┌─ EXTRACTED DATA
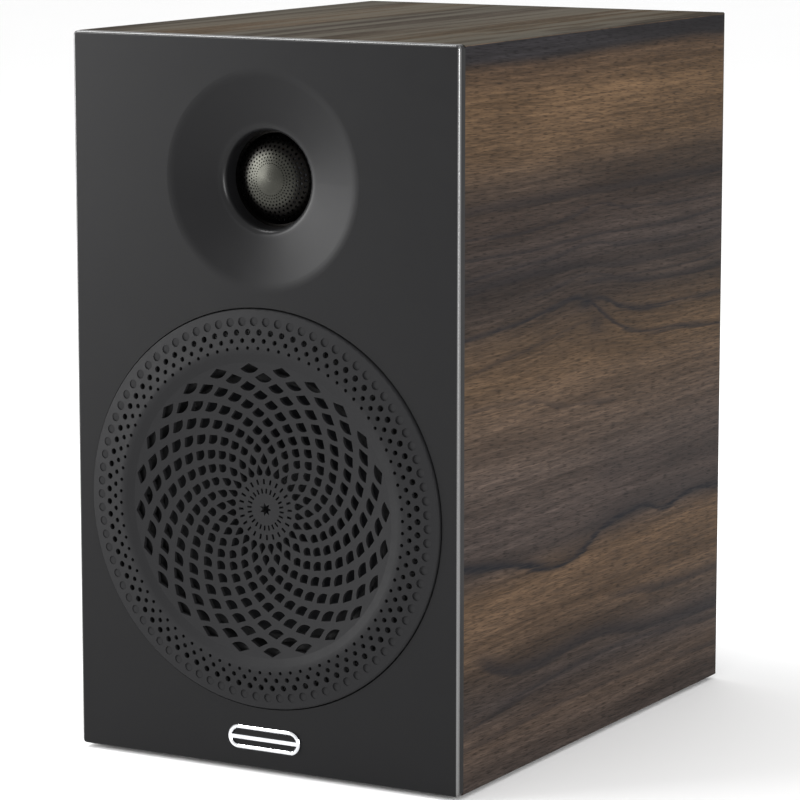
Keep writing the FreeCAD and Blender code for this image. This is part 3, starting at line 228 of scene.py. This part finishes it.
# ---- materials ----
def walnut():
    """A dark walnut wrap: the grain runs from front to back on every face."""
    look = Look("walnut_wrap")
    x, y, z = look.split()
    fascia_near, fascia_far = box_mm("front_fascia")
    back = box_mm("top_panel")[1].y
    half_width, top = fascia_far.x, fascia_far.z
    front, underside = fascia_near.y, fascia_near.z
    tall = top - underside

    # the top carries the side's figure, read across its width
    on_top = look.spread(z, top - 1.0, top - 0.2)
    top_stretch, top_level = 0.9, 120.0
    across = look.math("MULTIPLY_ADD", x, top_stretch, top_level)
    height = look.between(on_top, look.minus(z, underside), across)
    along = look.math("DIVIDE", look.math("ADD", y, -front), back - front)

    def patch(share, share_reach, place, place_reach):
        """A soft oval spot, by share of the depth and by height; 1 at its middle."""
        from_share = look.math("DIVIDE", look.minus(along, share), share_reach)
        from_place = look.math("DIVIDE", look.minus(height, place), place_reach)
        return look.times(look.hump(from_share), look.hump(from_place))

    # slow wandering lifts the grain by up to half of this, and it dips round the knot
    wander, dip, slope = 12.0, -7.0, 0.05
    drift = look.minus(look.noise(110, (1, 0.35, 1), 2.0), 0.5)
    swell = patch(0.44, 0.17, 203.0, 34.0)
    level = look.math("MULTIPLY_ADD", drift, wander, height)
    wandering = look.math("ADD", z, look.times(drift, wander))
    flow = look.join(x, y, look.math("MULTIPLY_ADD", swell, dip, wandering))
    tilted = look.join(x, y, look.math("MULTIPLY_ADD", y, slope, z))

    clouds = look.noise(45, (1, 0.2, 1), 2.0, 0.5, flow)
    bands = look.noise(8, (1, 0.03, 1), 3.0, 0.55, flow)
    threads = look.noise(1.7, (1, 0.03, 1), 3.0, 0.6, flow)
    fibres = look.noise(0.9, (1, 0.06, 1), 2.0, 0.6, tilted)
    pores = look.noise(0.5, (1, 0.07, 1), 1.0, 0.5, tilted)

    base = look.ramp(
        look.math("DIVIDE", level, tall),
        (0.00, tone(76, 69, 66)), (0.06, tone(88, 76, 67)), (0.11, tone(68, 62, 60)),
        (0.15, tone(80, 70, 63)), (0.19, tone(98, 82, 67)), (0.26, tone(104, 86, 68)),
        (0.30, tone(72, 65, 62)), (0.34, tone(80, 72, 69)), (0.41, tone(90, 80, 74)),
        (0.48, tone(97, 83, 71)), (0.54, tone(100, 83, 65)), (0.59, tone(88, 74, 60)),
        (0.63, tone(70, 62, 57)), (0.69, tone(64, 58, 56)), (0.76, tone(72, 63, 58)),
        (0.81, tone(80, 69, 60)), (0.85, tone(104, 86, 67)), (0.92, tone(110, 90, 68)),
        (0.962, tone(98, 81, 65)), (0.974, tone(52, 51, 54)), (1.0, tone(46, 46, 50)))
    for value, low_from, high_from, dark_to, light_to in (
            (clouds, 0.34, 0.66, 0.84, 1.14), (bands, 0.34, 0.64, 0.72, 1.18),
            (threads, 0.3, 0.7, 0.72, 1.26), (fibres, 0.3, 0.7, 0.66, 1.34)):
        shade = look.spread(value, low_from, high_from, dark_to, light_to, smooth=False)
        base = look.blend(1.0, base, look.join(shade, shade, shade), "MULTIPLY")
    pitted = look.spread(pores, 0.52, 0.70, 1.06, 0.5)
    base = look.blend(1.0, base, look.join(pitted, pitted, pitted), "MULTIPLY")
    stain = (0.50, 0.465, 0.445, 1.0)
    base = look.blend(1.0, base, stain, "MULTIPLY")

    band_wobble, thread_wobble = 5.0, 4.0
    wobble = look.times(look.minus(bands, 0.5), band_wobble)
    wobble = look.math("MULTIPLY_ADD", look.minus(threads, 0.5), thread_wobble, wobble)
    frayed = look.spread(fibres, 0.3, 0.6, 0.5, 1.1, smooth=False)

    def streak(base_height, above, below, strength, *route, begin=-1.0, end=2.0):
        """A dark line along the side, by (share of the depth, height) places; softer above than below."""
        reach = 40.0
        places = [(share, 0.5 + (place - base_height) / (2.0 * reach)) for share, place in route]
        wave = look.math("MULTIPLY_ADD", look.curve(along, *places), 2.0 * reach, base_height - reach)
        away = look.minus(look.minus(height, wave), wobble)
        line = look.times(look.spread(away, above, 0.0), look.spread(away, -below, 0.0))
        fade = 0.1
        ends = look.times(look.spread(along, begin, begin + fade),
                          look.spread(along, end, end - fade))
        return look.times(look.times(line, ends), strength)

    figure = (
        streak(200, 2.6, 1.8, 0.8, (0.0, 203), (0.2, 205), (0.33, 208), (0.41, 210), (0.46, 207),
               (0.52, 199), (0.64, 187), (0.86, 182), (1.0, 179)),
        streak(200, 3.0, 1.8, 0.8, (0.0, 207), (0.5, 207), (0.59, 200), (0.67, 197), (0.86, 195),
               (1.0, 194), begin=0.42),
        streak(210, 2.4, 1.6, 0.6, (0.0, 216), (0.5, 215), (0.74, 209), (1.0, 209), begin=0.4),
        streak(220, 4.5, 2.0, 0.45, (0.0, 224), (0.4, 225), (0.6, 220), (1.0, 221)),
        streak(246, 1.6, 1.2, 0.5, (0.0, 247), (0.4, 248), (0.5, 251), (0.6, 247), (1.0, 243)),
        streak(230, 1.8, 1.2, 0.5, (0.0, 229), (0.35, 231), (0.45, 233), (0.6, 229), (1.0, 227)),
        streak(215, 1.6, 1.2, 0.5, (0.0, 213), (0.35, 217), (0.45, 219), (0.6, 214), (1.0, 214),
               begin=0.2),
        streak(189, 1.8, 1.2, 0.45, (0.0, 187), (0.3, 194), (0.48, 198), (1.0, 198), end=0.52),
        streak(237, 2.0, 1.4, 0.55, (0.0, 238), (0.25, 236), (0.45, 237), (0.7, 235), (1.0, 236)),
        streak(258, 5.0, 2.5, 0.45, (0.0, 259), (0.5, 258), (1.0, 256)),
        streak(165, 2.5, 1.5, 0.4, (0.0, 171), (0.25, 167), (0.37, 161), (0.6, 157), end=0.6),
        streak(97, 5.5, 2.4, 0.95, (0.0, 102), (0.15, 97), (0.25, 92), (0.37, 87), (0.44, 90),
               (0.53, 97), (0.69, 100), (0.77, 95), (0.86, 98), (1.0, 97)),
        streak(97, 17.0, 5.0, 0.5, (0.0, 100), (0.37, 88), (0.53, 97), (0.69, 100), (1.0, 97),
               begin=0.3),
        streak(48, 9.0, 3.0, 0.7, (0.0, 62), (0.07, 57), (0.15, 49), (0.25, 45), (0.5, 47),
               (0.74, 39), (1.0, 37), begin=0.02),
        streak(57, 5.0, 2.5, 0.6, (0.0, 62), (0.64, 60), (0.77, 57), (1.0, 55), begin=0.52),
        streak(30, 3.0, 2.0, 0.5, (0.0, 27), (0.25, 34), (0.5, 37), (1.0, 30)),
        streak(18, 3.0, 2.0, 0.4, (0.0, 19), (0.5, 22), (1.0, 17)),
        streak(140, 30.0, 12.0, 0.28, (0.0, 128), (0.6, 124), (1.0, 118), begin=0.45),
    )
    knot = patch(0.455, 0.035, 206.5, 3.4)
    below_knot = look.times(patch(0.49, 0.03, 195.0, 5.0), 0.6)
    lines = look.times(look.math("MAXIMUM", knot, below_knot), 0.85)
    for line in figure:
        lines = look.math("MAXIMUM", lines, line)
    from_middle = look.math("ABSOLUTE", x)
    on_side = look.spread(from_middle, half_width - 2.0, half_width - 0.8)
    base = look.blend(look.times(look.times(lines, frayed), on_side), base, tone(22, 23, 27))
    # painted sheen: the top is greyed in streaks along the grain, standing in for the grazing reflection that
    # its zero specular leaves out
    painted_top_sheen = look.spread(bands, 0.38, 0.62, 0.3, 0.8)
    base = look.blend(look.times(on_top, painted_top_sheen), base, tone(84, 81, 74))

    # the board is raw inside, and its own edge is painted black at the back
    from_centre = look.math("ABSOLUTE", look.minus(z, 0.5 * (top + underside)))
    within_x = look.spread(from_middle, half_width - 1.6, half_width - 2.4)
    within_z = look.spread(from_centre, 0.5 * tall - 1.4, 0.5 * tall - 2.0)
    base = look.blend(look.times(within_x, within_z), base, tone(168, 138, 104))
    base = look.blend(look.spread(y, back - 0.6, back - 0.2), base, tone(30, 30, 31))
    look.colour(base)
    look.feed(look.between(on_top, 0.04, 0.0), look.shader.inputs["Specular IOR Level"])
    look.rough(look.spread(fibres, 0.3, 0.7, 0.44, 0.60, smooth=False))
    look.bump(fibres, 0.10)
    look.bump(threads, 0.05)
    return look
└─
┌─ EXTRACTED DATA
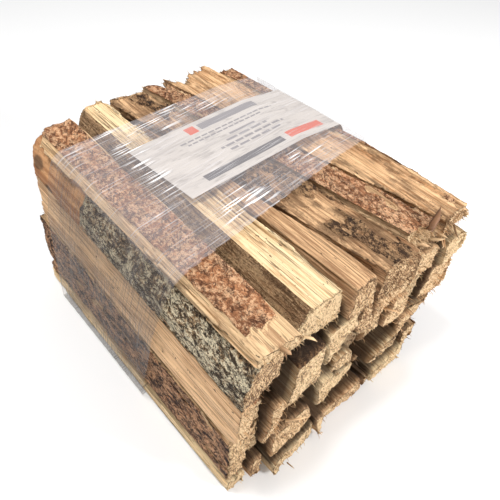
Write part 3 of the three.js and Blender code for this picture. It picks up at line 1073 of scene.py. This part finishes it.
└─
┌─ EXTRACTED DATA
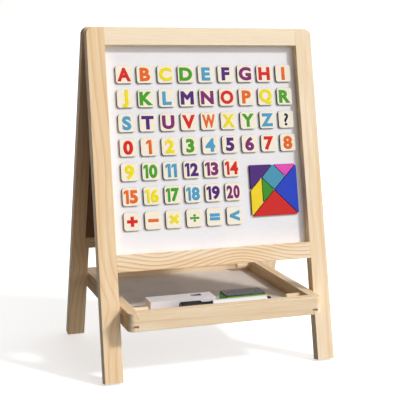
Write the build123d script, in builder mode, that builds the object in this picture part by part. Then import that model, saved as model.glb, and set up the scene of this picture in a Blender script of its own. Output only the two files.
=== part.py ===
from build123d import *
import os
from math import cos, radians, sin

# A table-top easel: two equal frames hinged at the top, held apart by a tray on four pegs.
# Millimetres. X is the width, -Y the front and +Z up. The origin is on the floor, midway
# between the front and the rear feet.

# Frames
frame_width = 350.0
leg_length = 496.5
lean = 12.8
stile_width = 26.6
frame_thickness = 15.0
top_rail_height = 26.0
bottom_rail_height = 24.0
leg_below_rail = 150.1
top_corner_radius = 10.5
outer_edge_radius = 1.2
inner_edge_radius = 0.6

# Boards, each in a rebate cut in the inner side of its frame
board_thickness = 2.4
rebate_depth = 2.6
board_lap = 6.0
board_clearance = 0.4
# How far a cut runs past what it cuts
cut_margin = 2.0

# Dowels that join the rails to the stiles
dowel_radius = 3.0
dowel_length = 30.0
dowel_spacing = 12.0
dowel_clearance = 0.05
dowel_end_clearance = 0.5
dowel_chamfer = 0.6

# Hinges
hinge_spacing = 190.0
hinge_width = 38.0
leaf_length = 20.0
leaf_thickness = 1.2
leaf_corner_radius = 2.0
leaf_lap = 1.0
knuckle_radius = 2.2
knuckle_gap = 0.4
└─
- WORK INSTRUCTIONS -
Print exactly the lines from the one containing "Write the build123d" to the one containing "inner_edge_radius = 0.6", both included, and nothing else.

- TASK RESULT -
Write the build123d script, in builder mode, that builds the object in this picture part by part. Then import that model, saved as model.glb, and set up the scene of this picture in a Blender script of its own. Output only the two files.
=== part.py ===
from build123d import *
import os
from math import cos, radians, sin

# A table-top easel: two equal frames hinged at the top, held apart by a tray on four pegs.
# Millimetres. X is the width, -Y the front and +Z up. The origin is on the floor, midway
# between the front and the rear feet.

# Frames
frame_width = 350.0
leg_length = 496.5
lean = 12.8
stile_width = 26.6
frame_thickness = 15.0
top_rail_height = 26.0
bottom_rail_height = 24.0
leg_below_rail = 150.1
top_corner_radius = 10.5
outer_edge_radius = 1.2
inner_edge_radius = 0.6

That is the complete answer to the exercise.